Princess Yachts operates in 119 countries and employs over 2,800 people worldwide (down a lot due to recent redundacies), whilst their shipyards cover a combined area of over 1.1 million square feet.

== Range of yachts ==
The range is sub-divided into the following class types: X Class, Y Class, F Class, V Class, S Class and R class.
- X Class: Super Flybridge yachts ranging from 80 to 95 feet.
- Y Class: Motor yachts ranging from 72 to 95 feet.
- F Class: Flybridge yachts ranging from 45 to 65 feet.
- V Class: sports yachts ranging from 40 to 65 feet
- S Class: Sportbridge yachts ranging from 62 to 80 feet.

== Shipyards ==
Princess Yachts has 5 sites across Plymouth covering over 1.1 million square feet.

- New Port Street: Originally just one rented shed, Princess now operates the entirety of New Port Street and has had its head office on site since 1965.
- Lee Mill: Collaboratively developed by Naval architect Bernard Olesinski and Marine Projects in the late 1970s. For some time Lee Mill was operated by Felix Engineering, a subsidiary of Princess Yachts, until 2018.
- Langage: The Langage site was built specifically for Princess in 1989, The site has undergone significant expansion since.
- Coypool: Purchased in 1996.
- South Yard: Previously part of HMNB Devonport but released by the Royal Navy in 2012, The South Yard site has been used by Princess to build boats up to 40 metres in length. Within the site are many features of historical interest including:
  - The East Ropery built 1763-71 and the only Devonport ropery to survive the Plymouth Blitz, It is now used by Princess to mock up new yachts.
  - The Hangman's Cell was used to hang over 100 French sailors during the Napoleonic wars and contains the only working set of gallows in the UK.
  - No1 Dock started construction in 1692. it was the first dock to be built near Plymouth and the first stepped, stone walled dry-dock in Europe. The success of this was instrumental in the decision for an entire dockyard to be built in what is now known as Devonport.
  - No2 Dock was built in 1720 and is significantly larger than No1. It is now used for testing by Princess.
  - No3 Slip which was used to launch HMS Scylla, the last warship to be built in Devonport in 1968 and is now used by Princess to launch yachts.
  - Kings Hill Gazebo which was built for a visiting King George III in 1822.

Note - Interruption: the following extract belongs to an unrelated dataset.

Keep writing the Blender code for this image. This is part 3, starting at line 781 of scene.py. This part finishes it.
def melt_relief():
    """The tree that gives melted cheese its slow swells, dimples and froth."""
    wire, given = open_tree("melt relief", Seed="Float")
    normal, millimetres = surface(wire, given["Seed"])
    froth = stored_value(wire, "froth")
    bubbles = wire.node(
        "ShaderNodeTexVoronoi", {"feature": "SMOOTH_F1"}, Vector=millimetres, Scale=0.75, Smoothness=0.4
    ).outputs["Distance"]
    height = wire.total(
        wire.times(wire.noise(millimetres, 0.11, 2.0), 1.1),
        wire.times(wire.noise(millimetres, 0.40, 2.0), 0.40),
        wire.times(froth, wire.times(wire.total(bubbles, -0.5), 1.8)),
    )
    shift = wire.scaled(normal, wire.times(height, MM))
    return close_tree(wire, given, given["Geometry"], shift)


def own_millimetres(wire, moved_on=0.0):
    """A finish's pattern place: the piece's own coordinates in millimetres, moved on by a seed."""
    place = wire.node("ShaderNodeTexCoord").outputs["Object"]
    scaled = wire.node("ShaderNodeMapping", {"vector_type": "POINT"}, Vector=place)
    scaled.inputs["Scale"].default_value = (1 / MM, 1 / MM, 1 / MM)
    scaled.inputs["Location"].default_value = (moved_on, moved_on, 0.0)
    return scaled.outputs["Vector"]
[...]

== Partnership with BAR Technologies and Pininfarina ==
In January 2018, Princess Yachts announced they were partnering with BAR Technologies to create a new yacht, the Princess R Class, to be launched later in 2018(3). BAR Technologies, founded by Ben Ainslie, is a team of naval architects and engineers formed to use the skills and experience built up by the British yacht racing team, Land Rover BAR.

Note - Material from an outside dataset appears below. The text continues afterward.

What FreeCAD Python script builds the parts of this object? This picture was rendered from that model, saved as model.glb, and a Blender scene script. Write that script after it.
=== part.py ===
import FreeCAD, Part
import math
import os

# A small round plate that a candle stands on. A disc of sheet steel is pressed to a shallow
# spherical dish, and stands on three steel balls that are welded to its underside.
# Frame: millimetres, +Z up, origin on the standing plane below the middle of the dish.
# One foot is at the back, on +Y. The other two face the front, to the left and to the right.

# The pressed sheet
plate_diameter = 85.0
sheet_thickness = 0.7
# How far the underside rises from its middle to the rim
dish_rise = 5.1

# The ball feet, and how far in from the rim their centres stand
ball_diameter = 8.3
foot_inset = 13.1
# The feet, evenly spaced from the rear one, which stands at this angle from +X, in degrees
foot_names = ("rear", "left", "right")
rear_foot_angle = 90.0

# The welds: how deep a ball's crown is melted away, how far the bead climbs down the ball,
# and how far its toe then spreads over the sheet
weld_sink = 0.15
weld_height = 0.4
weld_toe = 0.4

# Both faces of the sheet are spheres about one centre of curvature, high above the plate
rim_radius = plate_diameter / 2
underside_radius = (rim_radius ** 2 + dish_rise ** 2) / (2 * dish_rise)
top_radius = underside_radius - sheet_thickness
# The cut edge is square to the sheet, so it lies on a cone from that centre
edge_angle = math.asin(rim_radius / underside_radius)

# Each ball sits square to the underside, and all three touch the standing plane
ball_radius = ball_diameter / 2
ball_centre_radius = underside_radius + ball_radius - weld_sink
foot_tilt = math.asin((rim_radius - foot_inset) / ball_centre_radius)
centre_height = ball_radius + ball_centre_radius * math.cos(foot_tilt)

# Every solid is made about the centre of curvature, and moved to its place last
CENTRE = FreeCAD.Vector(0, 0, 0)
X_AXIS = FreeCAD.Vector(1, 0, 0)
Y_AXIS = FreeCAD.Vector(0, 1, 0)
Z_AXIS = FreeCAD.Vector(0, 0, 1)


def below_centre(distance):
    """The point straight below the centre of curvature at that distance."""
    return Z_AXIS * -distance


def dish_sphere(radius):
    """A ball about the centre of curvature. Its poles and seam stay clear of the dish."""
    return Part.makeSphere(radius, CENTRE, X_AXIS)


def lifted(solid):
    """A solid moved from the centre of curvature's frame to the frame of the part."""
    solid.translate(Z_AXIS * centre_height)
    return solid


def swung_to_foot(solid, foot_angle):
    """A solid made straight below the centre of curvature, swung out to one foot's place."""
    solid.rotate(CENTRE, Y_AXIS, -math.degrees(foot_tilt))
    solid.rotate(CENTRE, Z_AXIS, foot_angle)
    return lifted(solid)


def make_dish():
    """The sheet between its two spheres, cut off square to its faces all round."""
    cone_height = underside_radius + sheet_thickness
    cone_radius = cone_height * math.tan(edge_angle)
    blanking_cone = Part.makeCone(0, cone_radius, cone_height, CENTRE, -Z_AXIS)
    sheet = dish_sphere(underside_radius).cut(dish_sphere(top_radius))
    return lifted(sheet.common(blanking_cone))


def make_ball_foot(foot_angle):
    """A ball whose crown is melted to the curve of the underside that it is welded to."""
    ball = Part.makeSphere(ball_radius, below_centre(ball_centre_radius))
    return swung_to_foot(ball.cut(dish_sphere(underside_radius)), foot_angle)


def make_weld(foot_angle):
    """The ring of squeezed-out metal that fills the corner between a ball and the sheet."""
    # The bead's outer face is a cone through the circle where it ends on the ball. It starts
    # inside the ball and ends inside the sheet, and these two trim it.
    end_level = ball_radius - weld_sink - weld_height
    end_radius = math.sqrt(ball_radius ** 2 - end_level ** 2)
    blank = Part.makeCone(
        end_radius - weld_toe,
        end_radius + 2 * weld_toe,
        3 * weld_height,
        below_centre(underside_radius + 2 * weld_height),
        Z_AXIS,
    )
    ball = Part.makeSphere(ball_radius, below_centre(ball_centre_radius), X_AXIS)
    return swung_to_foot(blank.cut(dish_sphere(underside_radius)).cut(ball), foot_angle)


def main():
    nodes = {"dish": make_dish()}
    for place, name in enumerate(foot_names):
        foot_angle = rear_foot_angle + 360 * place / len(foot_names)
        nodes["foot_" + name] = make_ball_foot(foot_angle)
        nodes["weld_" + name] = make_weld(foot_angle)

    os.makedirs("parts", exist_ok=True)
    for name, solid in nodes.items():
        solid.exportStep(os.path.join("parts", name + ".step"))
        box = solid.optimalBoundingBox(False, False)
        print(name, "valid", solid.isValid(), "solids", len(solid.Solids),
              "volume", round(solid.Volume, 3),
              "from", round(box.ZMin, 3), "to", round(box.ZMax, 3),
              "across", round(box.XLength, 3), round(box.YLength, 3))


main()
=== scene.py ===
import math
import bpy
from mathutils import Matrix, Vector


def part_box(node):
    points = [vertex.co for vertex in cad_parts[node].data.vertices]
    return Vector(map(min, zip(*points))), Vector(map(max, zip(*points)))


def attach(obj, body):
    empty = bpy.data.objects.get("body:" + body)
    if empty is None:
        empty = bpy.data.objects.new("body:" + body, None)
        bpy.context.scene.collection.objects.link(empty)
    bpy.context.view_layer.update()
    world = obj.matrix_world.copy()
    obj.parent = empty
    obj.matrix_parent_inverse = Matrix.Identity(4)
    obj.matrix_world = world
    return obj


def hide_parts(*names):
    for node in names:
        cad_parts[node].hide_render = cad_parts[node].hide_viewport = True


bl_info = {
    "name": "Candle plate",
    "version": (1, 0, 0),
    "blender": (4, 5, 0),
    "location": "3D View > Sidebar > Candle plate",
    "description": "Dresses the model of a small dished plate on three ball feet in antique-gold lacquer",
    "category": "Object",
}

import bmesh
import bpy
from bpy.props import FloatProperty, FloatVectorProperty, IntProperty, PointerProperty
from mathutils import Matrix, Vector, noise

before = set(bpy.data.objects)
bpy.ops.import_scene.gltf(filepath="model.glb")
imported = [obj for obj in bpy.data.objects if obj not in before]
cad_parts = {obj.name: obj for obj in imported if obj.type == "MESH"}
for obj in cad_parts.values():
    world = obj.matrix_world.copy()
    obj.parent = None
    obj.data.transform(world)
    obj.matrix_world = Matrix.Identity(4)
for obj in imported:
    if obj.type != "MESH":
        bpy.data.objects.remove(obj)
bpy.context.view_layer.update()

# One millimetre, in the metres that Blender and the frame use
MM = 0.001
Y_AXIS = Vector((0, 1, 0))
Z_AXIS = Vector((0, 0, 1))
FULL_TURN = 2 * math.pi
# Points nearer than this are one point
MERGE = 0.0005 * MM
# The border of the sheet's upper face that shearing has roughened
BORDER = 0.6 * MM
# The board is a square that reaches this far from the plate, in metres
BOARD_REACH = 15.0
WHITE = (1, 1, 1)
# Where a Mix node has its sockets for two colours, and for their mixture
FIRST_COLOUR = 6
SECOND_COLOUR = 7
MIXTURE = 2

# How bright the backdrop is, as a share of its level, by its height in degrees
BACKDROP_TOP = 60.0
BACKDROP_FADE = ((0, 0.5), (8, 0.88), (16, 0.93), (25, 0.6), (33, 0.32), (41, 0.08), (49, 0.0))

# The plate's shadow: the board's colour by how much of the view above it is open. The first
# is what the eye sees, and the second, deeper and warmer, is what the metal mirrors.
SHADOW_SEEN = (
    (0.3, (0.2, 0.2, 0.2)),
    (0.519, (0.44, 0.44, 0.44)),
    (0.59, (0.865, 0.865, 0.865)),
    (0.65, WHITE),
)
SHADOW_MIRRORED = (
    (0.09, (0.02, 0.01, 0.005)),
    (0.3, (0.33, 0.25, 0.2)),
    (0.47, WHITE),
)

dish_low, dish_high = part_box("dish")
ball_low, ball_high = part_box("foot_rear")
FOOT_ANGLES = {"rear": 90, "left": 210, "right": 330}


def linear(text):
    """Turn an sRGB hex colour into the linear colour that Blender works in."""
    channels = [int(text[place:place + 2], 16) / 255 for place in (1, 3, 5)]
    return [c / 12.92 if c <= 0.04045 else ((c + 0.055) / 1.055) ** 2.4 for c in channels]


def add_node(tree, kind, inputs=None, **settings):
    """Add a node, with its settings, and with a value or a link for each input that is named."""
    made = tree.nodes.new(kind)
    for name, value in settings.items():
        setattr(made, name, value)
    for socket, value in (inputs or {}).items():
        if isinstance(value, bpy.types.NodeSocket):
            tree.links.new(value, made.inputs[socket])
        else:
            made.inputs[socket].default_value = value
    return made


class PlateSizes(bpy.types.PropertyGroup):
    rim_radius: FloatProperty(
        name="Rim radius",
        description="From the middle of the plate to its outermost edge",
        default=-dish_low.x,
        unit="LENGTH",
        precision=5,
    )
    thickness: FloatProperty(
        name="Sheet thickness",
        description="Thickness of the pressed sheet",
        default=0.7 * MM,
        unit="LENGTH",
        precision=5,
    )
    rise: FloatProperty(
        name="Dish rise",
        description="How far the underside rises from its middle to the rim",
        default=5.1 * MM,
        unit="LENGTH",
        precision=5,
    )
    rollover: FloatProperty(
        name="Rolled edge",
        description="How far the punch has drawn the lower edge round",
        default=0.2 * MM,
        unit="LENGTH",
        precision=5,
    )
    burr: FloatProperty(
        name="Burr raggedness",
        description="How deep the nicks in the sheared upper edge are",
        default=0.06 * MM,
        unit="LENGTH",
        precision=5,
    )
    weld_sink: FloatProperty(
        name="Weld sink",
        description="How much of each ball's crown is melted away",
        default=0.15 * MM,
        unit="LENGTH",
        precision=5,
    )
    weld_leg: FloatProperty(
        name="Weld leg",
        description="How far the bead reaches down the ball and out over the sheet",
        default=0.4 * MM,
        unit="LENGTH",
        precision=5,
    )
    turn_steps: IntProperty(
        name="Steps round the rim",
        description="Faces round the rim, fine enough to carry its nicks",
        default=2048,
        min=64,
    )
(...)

The yacht was fully carbon fibre and featured Princess’ Active Foil System, resulting in Princess’ fastest yacht to date. Princess also collaborated with Italian design house, Pininfarina to create the R Class' carbon-fibre monocoque hull, enhancing the boat's aerodynamics.

During its development stage, the R Class was covered in dazzle camouflage to confuse the eye and help conceal its design from competitors. The camouflage was created by Katie Sheppard, a student at the Plymouth College of Art, who won a competition to design the pattern.